Buying stocks shouldn't make sense now.

Yet despite all of the growling in Europe, there are still reasons why you should invest in U.S. stocks.

This is a contrarian view, to be sure. The last quarter was the worst for stocks since 2008, with the S&P 500 index suffering a 14 percent loss. For those keeping score at home, that wiped out some $2 trillion in wealth.

Adding salt to that wound is the Federal Reserve's slashing of its growth forecast for next year and anemic U.S. job growth.

So what cave am I living in? Am I optimistic the Greeks won't Zorba all over their debt-reduction agreements with the rest of Europe? Will there be contagion from Italy, Portugal or Spain? I can't answer those questions, but I do see attractive opportunities behind the headlines.

Here are five good reasons to be investing now:

• Hedge funds may belly up to the bar. Like most individual investors, hedge funds had a dour third quarter, losing an average 5 percent. While they beat the S&P 500, that's little consolation to their investors, who are paying hefty fees for hedgies to show some positive results. When the going gets tough, hedge fund managers start buying.

Many of them will go out of business if they don't produce decent returns. Watch for them to scoop up underpriced stocks in beaten-up sectors like financial services. That may trigger an overall market rally.

• Most U.S. companies are profitable, some are bargains. During the recession, many companies cut their payrolls to the bone. Of more than 300 companies that have reported earnings thus far, some seven out of 10 have beaten profit estimates. Instead of staffing up, quality companies have invested in more technology to lower their operating costs. Most multinationals have pieces of emerging markets, so their sales are diversified.

"Stocks look unequivocally attractive, particularly versus bonds -- as attractive as they have been since the 1950s," says Chris Alderson, leader of T Rowe Price's international investing team, in the company's latest newsletter (see http://link.reuters.com/kuf84s).
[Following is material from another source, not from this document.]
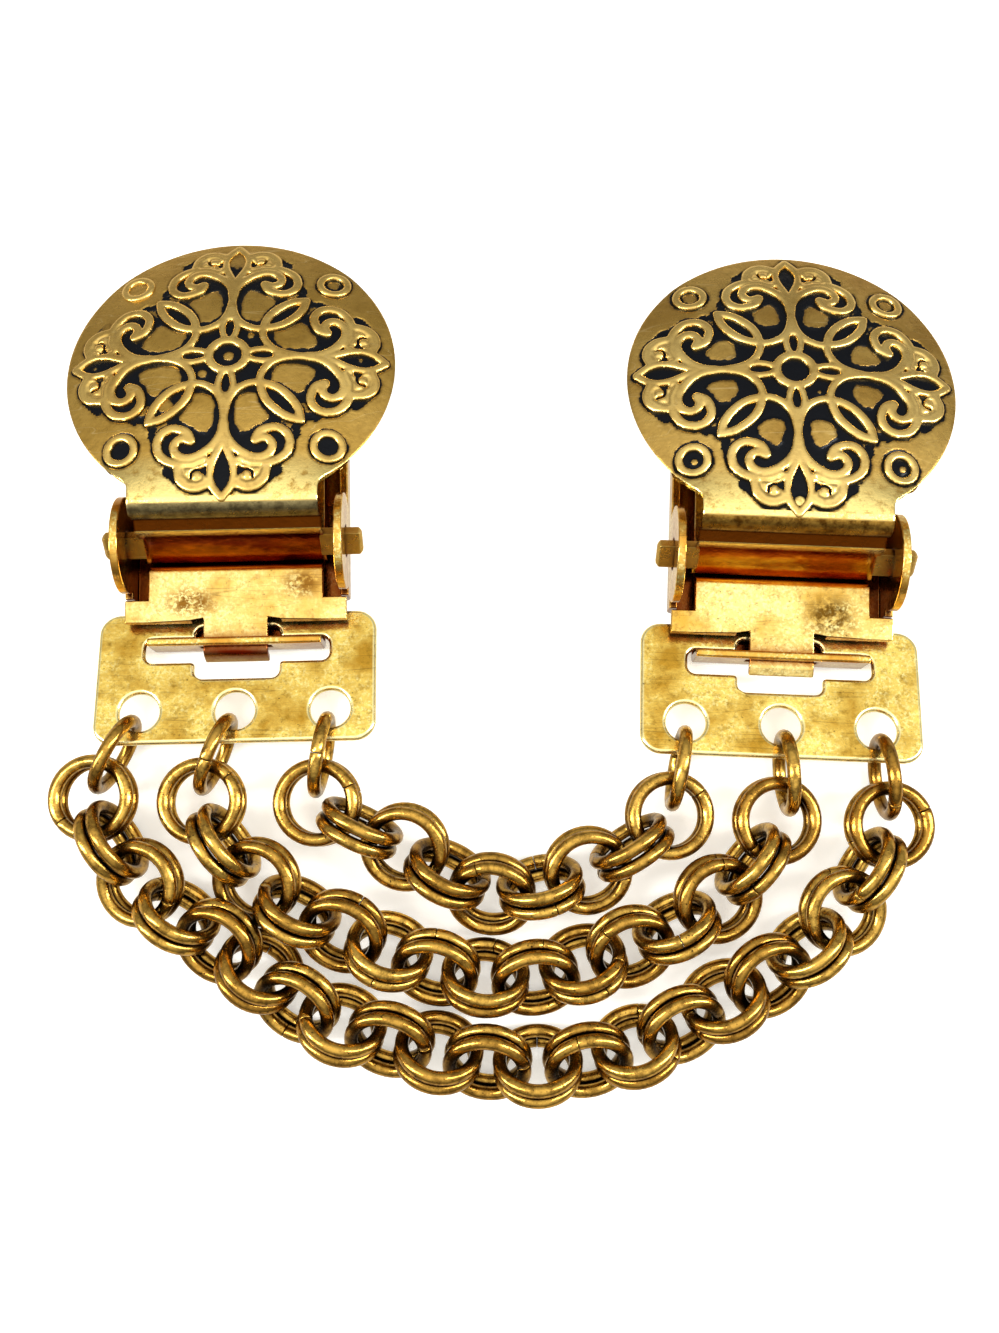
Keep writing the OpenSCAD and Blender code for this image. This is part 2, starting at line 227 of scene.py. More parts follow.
def soften(obj, width, segments):
    """Rolls the sharp edges over, as stamping and tumbling do, and keeps the flats flat."""
    apply_modifier(obj, "BEVEL", width=width, segments=segments, limit_method="ANGLE",
                   angle_limit=math.radians(35), use_clamp_overlap=False)
    select_only(obj)
    bpy.ops.object.shade_smooth_by_angle(angle=math.radians(40))
    apply_modifier(obj, "WEIGHTED_NORMAL", keep_sharp=True)


def across(columns, path):
    """Rows of points over the width, along a side path of (y, z) points."""
    return [[(x, y, z) for x in columns] for y, z in path]


def store(obj, name, values):
    """Keeps one number for each point of the mesh, for a material to read."""
    layer = obj.data.attributes.new(name, "FLOAT", "POINT")
    layer.data.foreach_set("value", np.reshape(values, -1))


def folded_sheet(strips, outlines, thickness, wanted=None):
    """One sheet from strips of rows and from flat outlines that share their edges.

    The edges that the test picks are folded over a radius before the sheet gets its thickness.
    """
    points, faces = [], []
    for rows in strips:
        start, width = len(points), len(rows[0])
        points += [p for row in rows for p in row]
        for r in range(len(rows) - 1):
            for k in range(width - 1):
                a = start + r * width + k
                faces.append((a, a + 1, a + width + 1, a + width))
    for outline in outlines:
        faces.append(tuple(range(len(points), len(points) + len(outline))))
        points += outline
    mesh = bpy.data.meshes.new("sheet")
    mesh.from_pydata(points, [], faces)
    obj = bpy.data.objects.new("sheet", mesh)
    bpy.context.scene.collection.objects.link(obj)
    select_only(obj)
    bpy.ops.object.mode_set(mode="EDIT")
    bpy.ops.mesh.select_all(action="SELECT")
    bpy.ops.mesh.remove_doubles(threshold=0.001)
    bpy.ops.mesh.normals_make_consistent(inside=False)
    bpy.ops.object.mode_set(mode="OBJECT")
    if wanted:
        round_corners(obj, FOLD_R, 4, wanted)
    apply_modifier(obj, "SOLIDIFY", thickness=thickness, offset=0, use_even_offset=True)
    return obj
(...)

You don't have to pick the stocks yourself, though. The iShares Russell 3000 Value Index exchange-traded fund, is a broad-based index of bargain-priced companies.

• You can be defensive and profit. Even if the rebound theory falls flat, you can play it safe. Look at sectors that will do well long term and won't be directly bruised by more global economic perils. For example, this winter people will still need to heat their homes, so that favors natural-gas and utilities funds like the FBR Gas Index or the Fidelity Select Utilities fund.

• Positive economic news may trickle in. No one quite knows how the economy will move, but employment and manufacturing have perked up in recent months. If those are reliable leading economic indicators, you have another catalyst for stocks.

"If the next couple of months are as good, we'll see much better GDP figures in 2012," notes Ingo Winzer, president of the Local Market Monitor. "After all, without inventory cuts the economy would have grown at a 3.5 percent rate in the third quarter. And with the inventory/sales ratio at an historic low, sales will quickly translate into new orders."

• U.S. and European leaders might get their act together. I'm not ready to say that peace, love and understanding has taken over, but I surmise that the Congressional debt negotiators will find some middle ground and European negotiators may advance a major debt restructuring plan at the G-20 summit. If they do, that's bullish for stocks.

Since I'm a skeptic at heart, I know that any number of gremlins can emerge. No matter what happens, forget about forecasts and mind your own goals and financial needs. You can't let the headlines dictate your risk tolerance and cash flow. Animal spirits, as Keynes characterized the market, are notoriously unpredictable.